Neat, isnt it? Feel free to copy/edit it if you fancy it. It's in the code as void print_grayscale_image(double * image, uint32_t width, uint32_t height)

Modified FANN Library

FANN library (described in credits) is included in this repository as a single-file library (in two options: doublefann.h and floatfann.h), that is not the original FANN library but a modified version changed by myself to include some activation functions and, obviously, compiled to a single file for convenience.

Credits

Huge thanks to the contributors to the tools and dataset used in this project as without them this project would not be possible.

  • FANN Library is a free open source neural network library, which implements multilayer artificial neural networks in C with support for both fully connected and sparsely connected networks.
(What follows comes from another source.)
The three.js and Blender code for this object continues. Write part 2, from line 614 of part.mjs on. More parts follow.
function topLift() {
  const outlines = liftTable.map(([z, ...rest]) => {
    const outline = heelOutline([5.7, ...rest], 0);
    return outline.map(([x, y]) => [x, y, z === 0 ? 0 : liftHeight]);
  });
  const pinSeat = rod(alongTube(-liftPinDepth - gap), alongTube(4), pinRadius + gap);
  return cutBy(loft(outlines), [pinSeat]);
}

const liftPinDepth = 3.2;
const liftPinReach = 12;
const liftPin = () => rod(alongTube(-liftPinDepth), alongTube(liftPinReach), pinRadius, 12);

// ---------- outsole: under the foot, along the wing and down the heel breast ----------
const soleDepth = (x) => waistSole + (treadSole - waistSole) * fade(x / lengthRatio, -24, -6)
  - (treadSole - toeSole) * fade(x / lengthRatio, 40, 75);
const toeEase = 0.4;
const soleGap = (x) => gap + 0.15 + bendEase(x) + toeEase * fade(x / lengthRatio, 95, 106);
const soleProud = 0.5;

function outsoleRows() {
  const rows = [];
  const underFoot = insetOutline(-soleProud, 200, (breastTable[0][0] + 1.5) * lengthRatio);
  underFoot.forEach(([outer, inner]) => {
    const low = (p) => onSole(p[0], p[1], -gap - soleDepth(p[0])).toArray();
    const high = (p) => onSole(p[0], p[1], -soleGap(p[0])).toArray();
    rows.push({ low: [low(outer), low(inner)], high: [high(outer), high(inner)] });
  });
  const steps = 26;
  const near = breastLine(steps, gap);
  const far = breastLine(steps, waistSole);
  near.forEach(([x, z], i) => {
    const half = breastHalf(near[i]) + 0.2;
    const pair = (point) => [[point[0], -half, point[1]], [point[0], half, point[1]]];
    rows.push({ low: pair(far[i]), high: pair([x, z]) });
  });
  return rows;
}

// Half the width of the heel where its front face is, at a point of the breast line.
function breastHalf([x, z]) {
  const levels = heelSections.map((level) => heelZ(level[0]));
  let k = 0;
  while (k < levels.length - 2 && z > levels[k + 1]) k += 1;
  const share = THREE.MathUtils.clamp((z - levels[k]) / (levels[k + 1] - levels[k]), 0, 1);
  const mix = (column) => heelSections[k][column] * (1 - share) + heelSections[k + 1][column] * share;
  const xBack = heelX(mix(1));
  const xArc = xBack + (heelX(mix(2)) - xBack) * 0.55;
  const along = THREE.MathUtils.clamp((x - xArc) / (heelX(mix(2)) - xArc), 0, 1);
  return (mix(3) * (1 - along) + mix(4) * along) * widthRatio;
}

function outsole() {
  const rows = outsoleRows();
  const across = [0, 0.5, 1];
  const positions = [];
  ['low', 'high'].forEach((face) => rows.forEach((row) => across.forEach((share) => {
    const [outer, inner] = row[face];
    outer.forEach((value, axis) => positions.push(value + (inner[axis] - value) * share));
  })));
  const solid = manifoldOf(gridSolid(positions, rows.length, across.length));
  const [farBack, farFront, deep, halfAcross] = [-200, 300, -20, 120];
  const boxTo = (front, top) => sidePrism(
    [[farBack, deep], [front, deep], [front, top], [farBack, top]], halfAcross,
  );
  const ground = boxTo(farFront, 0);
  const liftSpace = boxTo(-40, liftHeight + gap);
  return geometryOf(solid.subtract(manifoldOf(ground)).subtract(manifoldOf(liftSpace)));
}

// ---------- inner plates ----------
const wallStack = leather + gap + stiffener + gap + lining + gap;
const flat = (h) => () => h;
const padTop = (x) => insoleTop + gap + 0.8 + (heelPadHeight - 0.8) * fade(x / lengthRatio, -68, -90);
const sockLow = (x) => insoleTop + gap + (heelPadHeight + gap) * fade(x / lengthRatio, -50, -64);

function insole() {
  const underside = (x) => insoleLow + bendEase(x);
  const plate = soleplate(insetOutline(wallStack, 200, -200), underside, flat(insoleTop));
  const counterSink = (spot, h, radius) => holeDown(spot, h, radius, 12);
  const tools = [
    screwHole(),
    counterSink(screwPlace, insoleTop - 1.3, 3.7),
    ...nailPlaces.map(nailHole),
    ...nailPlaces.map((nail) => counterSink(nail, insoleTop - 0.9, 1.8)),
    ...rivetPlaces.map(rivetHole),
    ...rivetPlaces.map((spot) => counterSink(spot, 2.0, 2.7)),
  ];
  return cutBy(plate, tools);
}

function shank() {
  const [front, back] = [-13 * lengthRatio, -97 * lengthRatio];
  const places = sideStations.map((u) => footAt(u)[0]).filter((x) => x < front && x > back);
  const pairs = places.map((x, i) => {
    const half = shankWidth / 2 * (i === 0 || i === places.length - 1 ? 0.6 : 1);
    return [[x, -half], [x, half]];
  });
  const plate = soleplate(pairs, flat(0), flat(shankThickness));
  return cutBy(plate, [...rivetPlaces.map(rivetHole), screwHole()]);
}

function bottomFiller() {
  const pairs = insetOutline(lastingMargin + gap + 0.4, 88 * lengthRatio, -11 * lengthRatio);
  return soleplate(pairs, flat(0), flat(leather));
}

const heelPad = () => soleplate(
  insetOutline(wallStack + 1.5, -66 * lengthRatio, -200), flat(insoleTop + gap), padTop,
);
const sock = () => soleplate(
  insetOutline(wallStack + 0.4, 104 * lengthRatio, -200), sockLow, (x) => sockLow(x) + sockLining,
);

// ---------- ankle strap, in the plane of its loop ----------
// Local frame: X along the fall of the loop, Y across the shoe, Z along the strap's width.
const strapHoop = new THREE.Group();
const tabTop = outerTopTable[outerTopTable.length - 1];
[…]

Github Repository.
  • MNIST Handwritten Dataset is a database of of handwritten digits made from the larger subset NIST, it is good for people who want to try learning techniques and pattern recognition methods on real-world data while spending minimal efforts on preprocessing and formatting.

License

I should not be liable by any damage this code causes as it might be unreliable and untested.

Each dependency might have its own license statement and should be read accordingly.